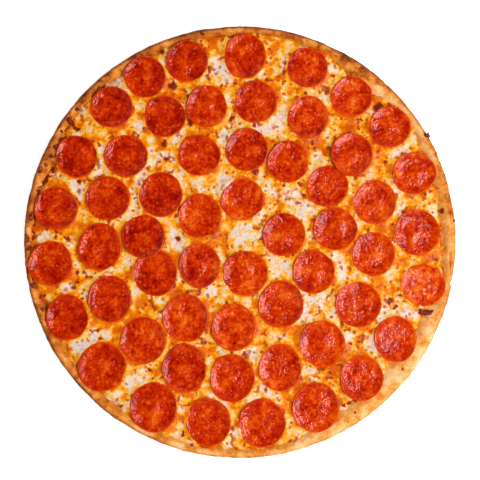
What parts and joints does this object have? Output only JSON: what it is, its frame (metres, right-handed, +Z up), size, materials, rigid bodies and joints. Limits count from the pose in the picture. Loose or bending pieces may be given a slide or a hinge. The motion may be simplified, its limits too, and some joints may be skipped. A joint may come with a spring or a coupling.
{
  "type": "pepperoni pizza",
  "caption": "Whole round pepperoni pizza, uncut: a baked crust with a low browned rim, a layer of melted cheese and round pepperoni slices spread over it.",
  "frame": {"origin": "middle of the flat underside, so that the pizza stands on z = 0", "axes": "+Z up through the pizza; +Y is the side at the top of the picture, which looks straight down, and +X is its right"},
  "size_m": [0.356, 0.3558, 0.0144],
  "materials": {
    "crust": null,
    "cheese": null,
    "pepperoni": null
  },
  "bodies": {
    "root": {"crust": "crust", "cheese": "cheese", "pepperoni_01": "pepperoni", "pepperoni_02": "pepperoni", "pepperoni_03": "pepperoni", "pepperoni_04": "pepperoni", "pepperoni_05": "pepperoni", "pepperoni_06": "pepperoni", "pepperoni_07": "pepperoni", "pepperoni_08": "pepperoni", "pepperoni_09": "pepperoni", "pepperoni_10": "pepperoni", "pepperoni_11": "pepperoni", "pepperoni_12": "pepperoni", "pepperoni_13": "pepperoni", "pepperoni_14": "pepperoni", "pepperoni_15": "pepperoni", "pepperoni_16": "pepperoni", "pepperoni_17": "pepperoni", "pepperoni_18": "pepperoni", "pepperoni_19": "pepperoni", "pepperoni_20": "pepperoni", "pepperoni_21": "pepperoni", "pepperoni_22": "pepperoni", "pepperoni_23": "pepperoni", "pepperoni_24": "pepperoni", "pepperoni_25": "pepperoni", "pepperoni_26": "pepperoni", "pepperoni_27": "pepperoni", "pepperoni_28": "pepperoni", "pepperoni_29": "pepperoni", "pepperoni_30": "pepperoni", "pepperoni_31": "pepperoni", "pepperoni_32": "pepperoni", "pepperoni_33": "pepperoni", "pepperoni_34": "pepperoni", "pepperoni_35": "pepperoni", "pepperoni_36": "pepperoni", "pepperoni_37": "pepperoni", "pepperoni_38": "pepperoni", "pepperoni_39": "pepperoni", "pepperoni_40": "pepperoni", "pepperoni_41": "pepperoni", "pepperoni_42": "pepperoni", "pepperoni_43": "pepperoni", "pepperoni_44": "pepperoni", "pepperoni_45": "pepperoni", "pepperoni_46": "pepperoni", "pepperoni_47": "pepperoni", "pepperoni_48": "pepperoni", "pepperoni_49": "pepperoni", "pepperoni_50": "pepperoni", "pepperoni_51": "pepperoni", "pepperoni_52": "pepperoni", "pepperoni_53": "pepperoni", "pepperoni_54": "pepperoni", "pepperoni_55": "pepperoni"}
  },
  "joints": []
}
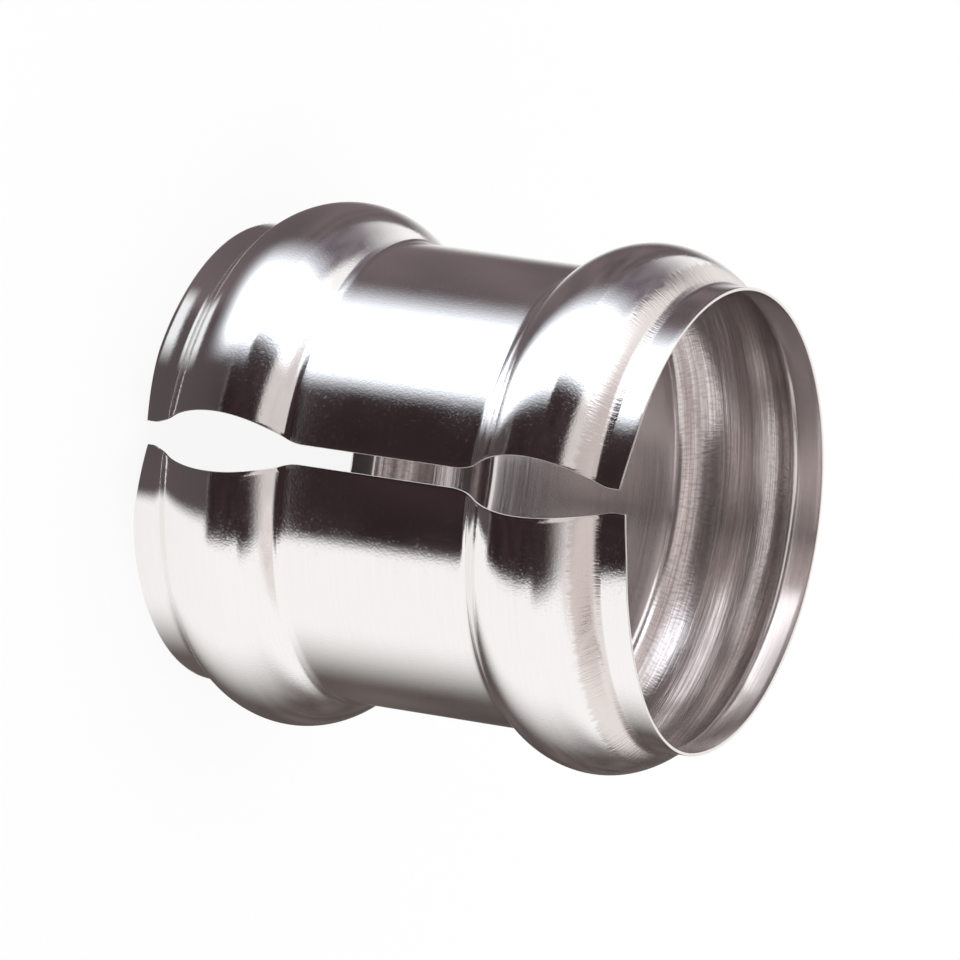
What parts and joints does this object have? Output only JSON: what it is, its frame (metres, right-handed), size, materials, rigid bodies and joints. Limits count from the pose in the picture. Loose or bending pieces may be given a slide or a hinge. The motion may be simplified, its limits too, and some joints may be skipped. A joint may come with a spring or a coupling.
{
  "type": "split sleeve slip coupling",
  "caption": "Thin stainless steel sleeve with a bulged bead near each end, split along its full length, that slips over butted pipe ends and is drawn down round them.",
  "frame": {"origin": "centre of the lower end of the sleeve, on the surface that it stands on", "axes": "+Z along the sleeve's axis towards its upper end, -Y towards the slit"},
  "size_m": [0.0882, 0.088, 0.089],
  "materials": {
    "bright_stainless_sheet": "bright rolled sheet with faint orange peel and fine roll marks"
  },
  "bodies": {
    "root": {"split_sleeve": "bright_stainless_sheet"}
  },
  "joints": []
}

---------------

The task:
Take the data above and return it exactly.

Expected output:
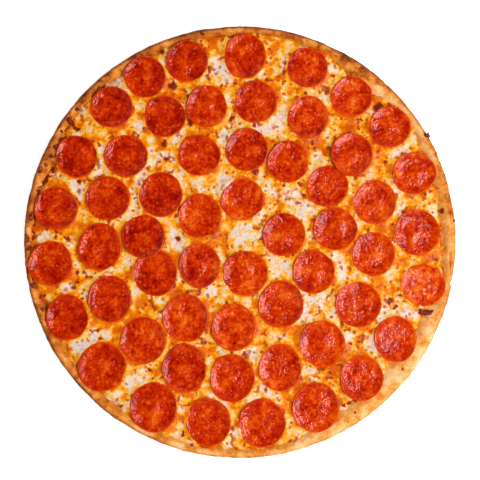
What parts and joints does this object have? Output only JSON: what it is, its frame (metres, right-handed, +Z up), size, materials, rigid bodies and joints. Limits count from the pose in the picture. Loose or bending pieces may be given a slide or a hinge. The motion may be simplified, its limits too, and some joints may be skipped. A joint may come with a spring or a coupling.
{
  "type": "pepperoni pizza",
  "caption": "Whole round pepperoni pizza, uncut: a baked crust with a low browned rim, a layer of melted cheese and round pepperoni slices spread over it.",
  "frame": {"origin": "middle of the flat underside, so that the pizza stands on z = 0", "axes": "+Z up through the pizza; +Y is the side at the top of the picture, which looks straight down, and +X is its right"},
  "size_m": [0.356, 0.3558, 0.0144],
  "materials": {
    "crust": null,
    "cheese": null,
    "pepperoni": null
  },
  "bodies": {
    "root": {"crust": "crust", "cheese": "cheese", "pepperoni_01": "pepperoni", "pepperoni_02": "pepperoni", "pepperoni_03": "pepperoni", "pepperoni_04": "pepperoni", "pepperoni_05": "pepperoni", "pepperoni_06": "pepperoni", "pepperoni_07": "pepperoni", "pepperoni_08": "pepperoni", "pepperoni_09": "pepperoni", "pepperoni_10": "pepperoni", "pepperoni_11": "pepperoni", "pepperoni_12": "pepperoni", "pepperoni_13": "pepperoni", "pepperoni_14": "pepperoni", "pepperoni_15": "pepperoni", "pepperoni_16": "pepperoni", "pepperoni_17": "pepperoni", "pepperoni_18": "pepperoni", "pepperoni_19": "pepperoni", "pepperoni_20": "pepperoni", "pepperoni_21": "pepperoni", "pepperoni_22": "pepperoni", "pepperoni_23": "pepperoni", "pepperoni_24": "pepperoni", "pepperoni_25": "pepperoni", "pepperoni_26": "pepperoni", "pepperoni_27": "pepperoni", "pepperoni_28": "pepperoni", "pepperoni_29": "pepperoni", "pepperoni_30": "pepperoni", "pepperoni_31": "pepperoni", "pepperoni_32": "pepperoni", "pepperoni_33": "pepperoni", "pepperoni_34": "pepperoni", "pepperoni_35": "pepperoni", "pepperoni_36": "pepperoni", "pepperoni_37": "pepperoni", "pepperoni_38": "pepperoni", "pepperoni_39": "pepperoni", "pepperoni_40": "pepperoni", "pepperoni_41": "pepperoni", "pepperoni_42": "pepperoni", "pepperoni_43": "pepperoni", "pepperoni_44": "pepperoni", "pepperoni_45": "pepperoni", "pepperoni_46": "pepperoni", "pepperoni_47": "pepperoni", "pepperoni_48": "pepperoni", "pepperoni_49": "pepperoni", "pepperoni_50": "pepperoni", "pepperoni_51": "pepperoni", "pepperoni_52": "pepperoni", "pepperoni_53": "pepperoni", "pepperoni_54": "pepperoni", "pepperoni_55": "pepperoni"}
  },
  "joints": []
}
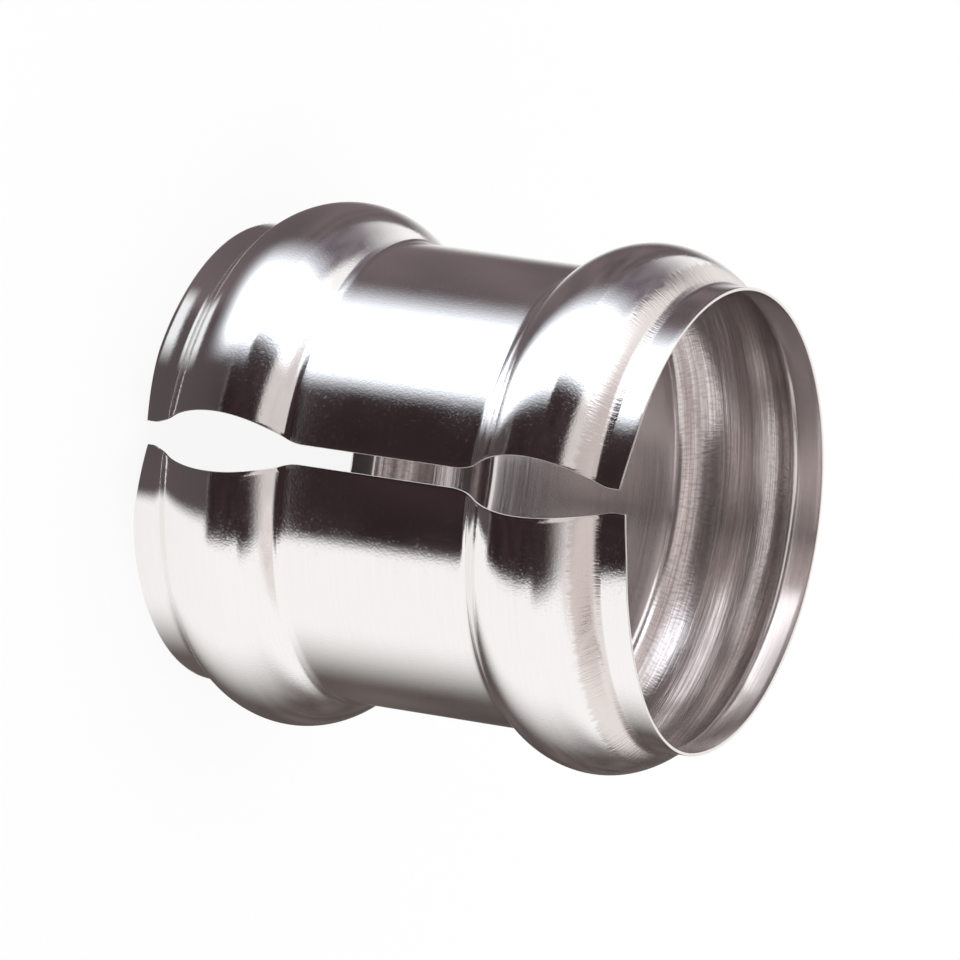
What parts and joints does this object have? Output only JSON: what it is, its frame (metres, right-handed), size, materials, rigid bodies and joints. Limits count from the pose in the picture. Loose or bending pieces may be given a slide or a hinge. The motion may be simplified, its limits too, and some joints may be skipped. A joint may come with a spring or a coupling.
{
  "type": "split sleeve slip coupling",
  "caption": "Thin stainless steel sleeve with a bulged bead near each end, split along its full length, that slips over butted pipe ends and is drawn down round them.",
  "frame": {"origin": "centre of the lower end of the sleeve, on the surface that it stands on", "axes": "+Z along the sleeve's axis towards its upper end, -Y towards the slit"},
  "size_m": [0.0882, 0.088, 0.089],
  "materials": {
    "bright_stainless_sheet": "bright rolled sheet with faint orange peel and fine roll marks"
  },
  "bodies": {
    "root": {"split_sleeve": "bright_stainless_sheet"}
  },
  "joints": []
}